The intruders win if both the ninja and the traitor completed their missions, and then get back off the board.  The guards win if they kill both the ninja and the traitor (it doesn’t matter whether the kill comes before or after the mission was completed), or at the end of turn 20.  The game is a draw if one intruder completes his mission and escapes, but the other is killed.  In order to avoid abruptly ended games where one of the intruders is unlucky (or errs badly) and gets killed early on, each of the intruders gets a “do over” if he dies during the first ten turns.  He respawns, gets a new random mission, and gets to refresh his cards (but gets fewer of them), while the guards get five more cards and more sleeping guards.

Final Verdict

Ninja: Legend of the Scorpion Clan provides a solid strategic experience.  The box says the game takes 45 minutes, but we found that to be wildly optimistic – you’re more likely to take 1.5 hours, unless you play really fast (also, given all the options and the hidden movement nature of the game, we recommend avoiding playing with someone subject to severe analysis paralysis).  It is a hidden movement game, so you’ll want to play with people you trust (although, really, who wants to play anything with people you can’t trust?) – you can go back and verify everything after the game using each side’s private maps, but if you actually have to do that then you probably aren’t having much fun.

In our playing, the game seemed well-balanced between the guards and the intruders, with the “respawn” rule preventing any unseemly slogs where the intruders are done before the game has really begun.  Winning requires both luck and deductive skill – if one team is seriously outmatched, the game will likely go badly for them, but if the two sides are close, then the luck factor is enough to keep things up in the air.  The differing techniques available to the intruders based on their card selections enhance replayability.  The game feels the most natural with 2-3 players – the two intruders are pretty distinct, and it feels natural to split them up, but the division of the guards to accommodate the fourth player is a bit awkward (but not a big deal if there are four people looking to play).
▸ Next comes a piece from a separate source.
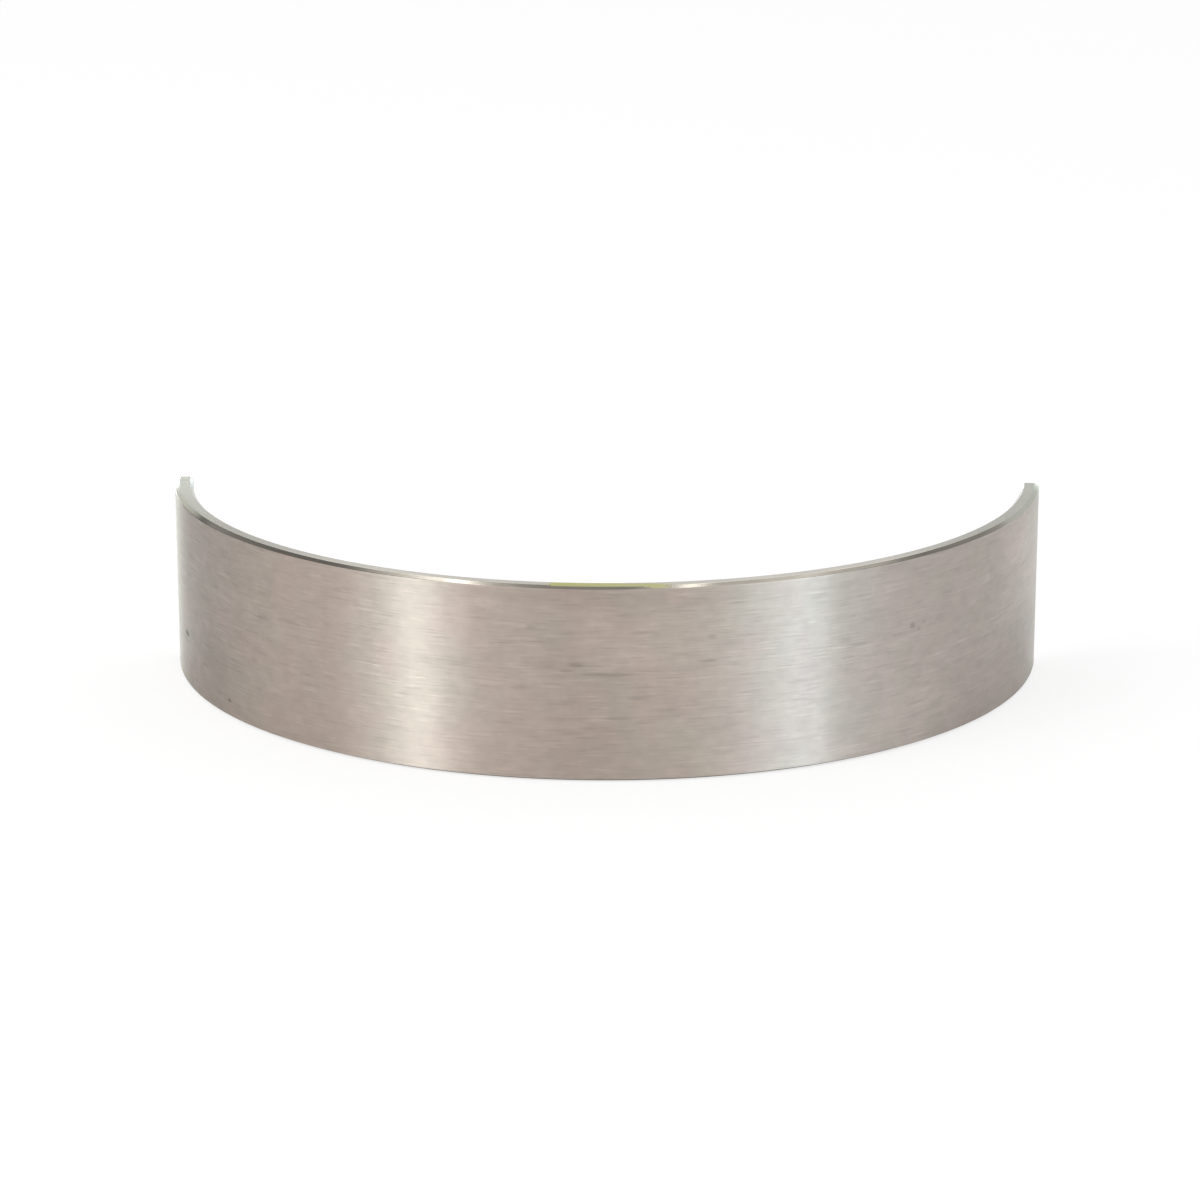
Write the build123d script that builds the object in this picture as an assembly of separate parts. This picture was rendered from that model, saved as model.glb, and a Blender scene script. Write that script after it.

The game has a nice ebb and flow, opening up with a few turns where the guards can’t do much and the intruders are making their first moves, then exploding into a relative flurry of action when an intruder if detected.  The alert level jumps, the guards’ cards start flowing, and the intruders are likely to have to start killing guards, which keeps the alert level high for a while.  This can end with the intruder getting killed, or with the intruder slipping away, and letting the guards calm down (and stop drawing cards), before he makes his next move.  The limits on playing attack cards mean that the guards usually don’t get to just kill an intruder as soon as he’s found, helping to extend the high-tension moments as the guards frantically try to get the intruder before he’s too far gone.  Did you listen with the right guard?  Will the patrol search find you, or go off I the wrong direction?  Did the ninja actually climb over the wall, or was the Rope card just played as a bluff and he’s still inside?  The guard player will have a number of “oh, if I only had one more card” or “why can’t I search with this patrol again” moments – until he has exactly what he needs to take out that cursed ninja, anyway.

If you like your gaming experience to be very placid, you might not enjoy yourself too much.  But if that sort of tension sounds fun to you, then you’ll find Ninja a balanced and slick way to get your gaming juices flowing.